--- begin ---

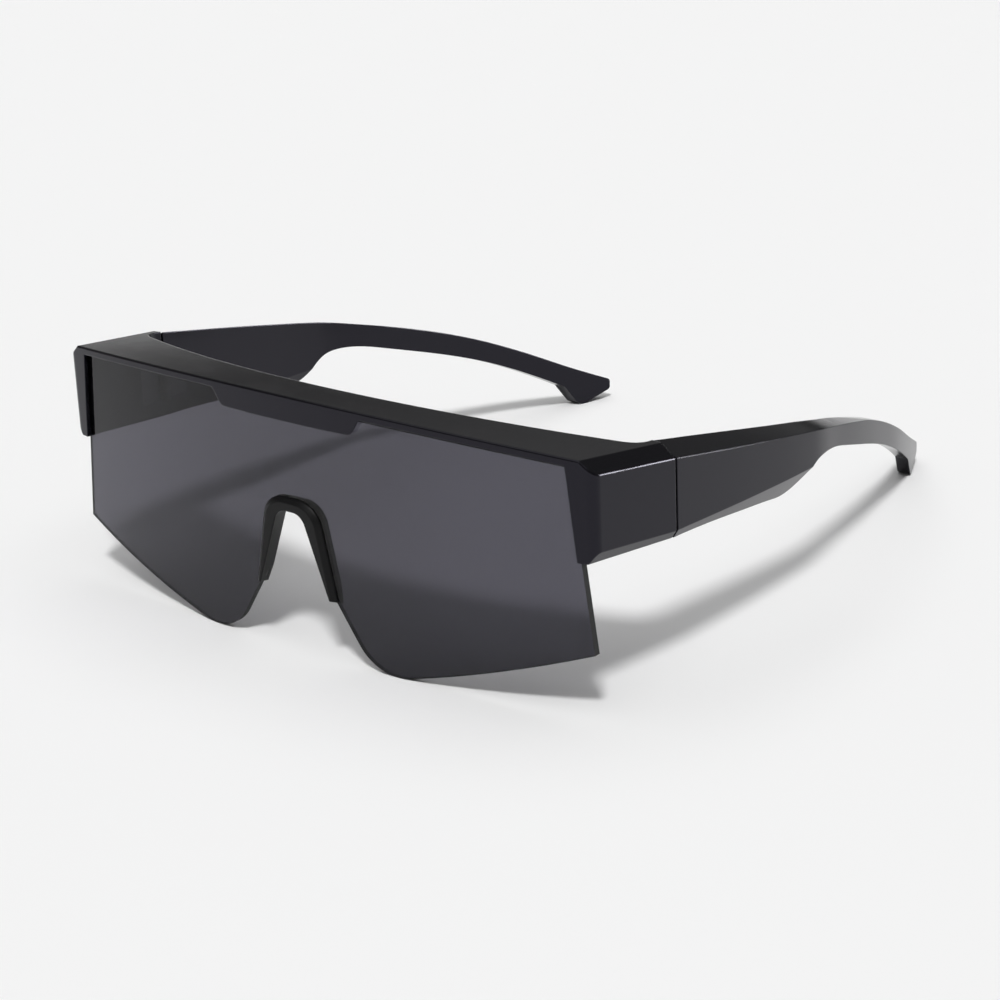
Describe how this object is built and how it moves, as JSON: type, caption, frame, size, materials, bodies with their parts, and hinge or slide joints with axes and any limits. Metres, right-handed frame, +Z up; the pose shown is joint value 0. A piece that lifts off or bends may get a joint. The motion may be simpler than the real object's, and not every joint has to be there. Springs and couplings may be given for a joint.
{
  "type": "fitover sunglasses",
  "caption": "Half-rim shield sunglasses that fit over spectacles, with a one-piece grey lens, a gloss black browline, flared end pieces, a rubber nose piece and folding curved temples.",
  "frame": {"origin": "middle of the bounding box on the ground plane that the lens and the temple tips stand on", "axes": "+X to the wearer's left, +Y from the lens towards the temple tips, +Z up"},
  "size_m": [0.151, 0.173, 0.0578],
  "materials": {
    "frame_gloss": "gloss",
    "lens_tint": "gloss",
    "nose_rubber": "matte",
    "hinge_steel": "brushed"
  },
  "bodies": {
    "front": {"front_frame": "frame_gloss", "lens": "lens_tint", "nose_piece": "nose_rubber", "front_hinge_leaf_left": "hinge_steel", "front_hinge_leaf_right": "hinge_steel", "hinge_screw_left": "hinge_steel", "hinge_screw_right": "hinge_steel"},
    "left_temple": {"temple_left": "frame_gloss", "temple_hinge_leaf_left": "hinge_steel"},
    "right_temple": {"temple_right": "frame_gloss", "temple_hinge_leaf_right": "hinge_steel"}
  },
  "joints": [
    {"name": "left_temple_fold", "type": "hinge", "parent": "front", "child": "left_temple", "pos_m": [0.0695, -0.0527, 0.03972], "axis": [0, 0, 1], "range_deg": [0, 90]},
    {"name": "right_temple_fold", "type": "hinge", "parent": "front", "child": "right_temple", "pos_m": [-0.0695, -0.0527, 0.03972], "axis": [0, 0, -1], "range_deg": [0, 80]}
  ]
}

--- end ---

_Task to carry out_
Extract all lines that hold the word "bodies".

_The completed task_
Describe how this object is built and how it moves, as JSON: type, caption, frame, size, materials, bodies with their parts, and hinge or slide joints with axes and any limits. Metres, right-handed frame, +Z up; the pose shown is joint value 0. A piece that lifts off or bends may get a joint. The motion may be simpler than the real object's, and not every joint has to be there. Springs and couplings may be given for a joint.
  "bodies": {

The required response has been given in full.